La Cecenia, o Içkeria in lingua locale, è una repubblica autonoma facente parte della Federazione Russa e sita nel Caucaso settentrionale. Montanari, pastori e guerrieri, i Ceceni, che tra loro si chiamano Vainàkh (approssimativamente traducibile come “gente nostra” o con il più popolare termine di “paisà”), in maggioranza musulmani, hanno avuto una storia molto travagliata, ricca di conflitti con le popolazioni limitrofe. La letteratura classica russa riporta il rispetto che i Ceceni hanno sempre suscitato in quanti sono venuti in contatto con loro.
Basti pensare a Hadji Murat, descritto da Lev Tolstoi nell’omonimo romanzo, oppure ai racconti di Mikhail Lermontov.
La Compagnia di Stato di Danza Nazionale della Cecenia “Vainakh” è stata fondata nel 1939 e, da quel momento, ha compiuto un lungo cammino, accumulando nuove e diverse esperienze artistiche, che l’hanno portata ad esibirsi in diversi Paesi, dalla Germania, dalla Turchia e dal Portogallo, a Cuba, all’Argentina, al Messico, al Perù, ai Paesi Arabi del Vicino Oriente e, più d’una volta, in Italia, dove ha vinto il Primo Premio al Festival di Agrigento (1999) e la Medaglia d’Oro al Festival del Folklore di Gorizia (2003).
La danza cecena affonda le sue radici nelle secolari tradizioni dei montanari caucasici, nelle loro leggende e nei riti, tramandati di generazione in generazione, spesso soltanto attraverso la trasmissione orale.
Tra le imponenti cime innevate del Caucaso e i suoi torrenti limpidi e impetuosi, si sviluppano la storia e la cultura di questo indomito, piccolo popolo.
La danza, attraverso il linguaggio simbolico e stilizzato della coreografia, ne rivela appieno il carattere unico e irripetibile.
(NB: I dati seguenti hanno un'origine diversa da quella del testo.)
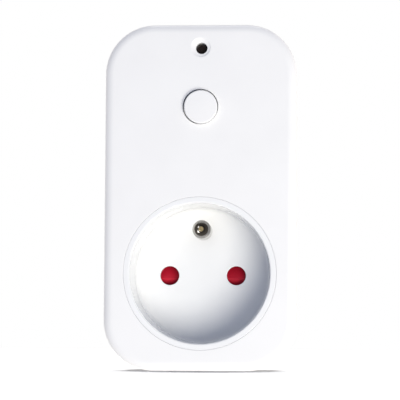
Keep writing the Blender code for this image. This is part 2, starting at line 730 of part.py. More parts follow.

Le danze maschili, guerriere o di abilità, si contraddistinguono per la difficoltà tecnica, per i movimenti ai limiti dell’acrobazia, rapidi e netti, tipici delle danze caucasiche, per lo sfoggio di maestria nell’uso delle armi da taglio.
Unica la danza maschile sulle punte. I virtuosismi sulle punte e senza alcun sostegno artificiale, che si succedono al ritmo incalzante delle percussioni, riproducono sia la tecnica del cammino in parete, che utilizza come appiglio impraticabili fessurazioni della roccia, sia l’incedere di uno degli animali tipici della regione, forse un residuo di totemismo: il montone di montagna. Così come l’aquila, altro animale sacro, è simboleggiata dalle “burke”, i mantelli dalle spalle ampie che ne riprendono la forma delle ali.
La danza femminile, invece, fluida e sinuosa, tipicamente orientale, riesce ad esprimere al meglio la grazia, la delicatezza, ma anche la potente forza di seduzione della donna.
La donna è spesso, nella danza cecena, una figura centrale e decisiva, anche nelle danze guerriere. Un’antica leggenda vuole, infatti, che il velo, levato dal capo e gettato da una donna tra due parti in conflitto, debba far cessare lo spargimento di sangue: la donna, che dà la vita, ha il potere e il dovere di conservarla, secondo le tradizioni cecene.
Nella danza, insomma, rivivono tradizioni, costumi e storia: la guerra, i duelli d’onore, le faide, il duro lavoro dei pastori, ma anche il corteggiamento, la festa e, soprattutto, la più forte delle emozioni, l’amore.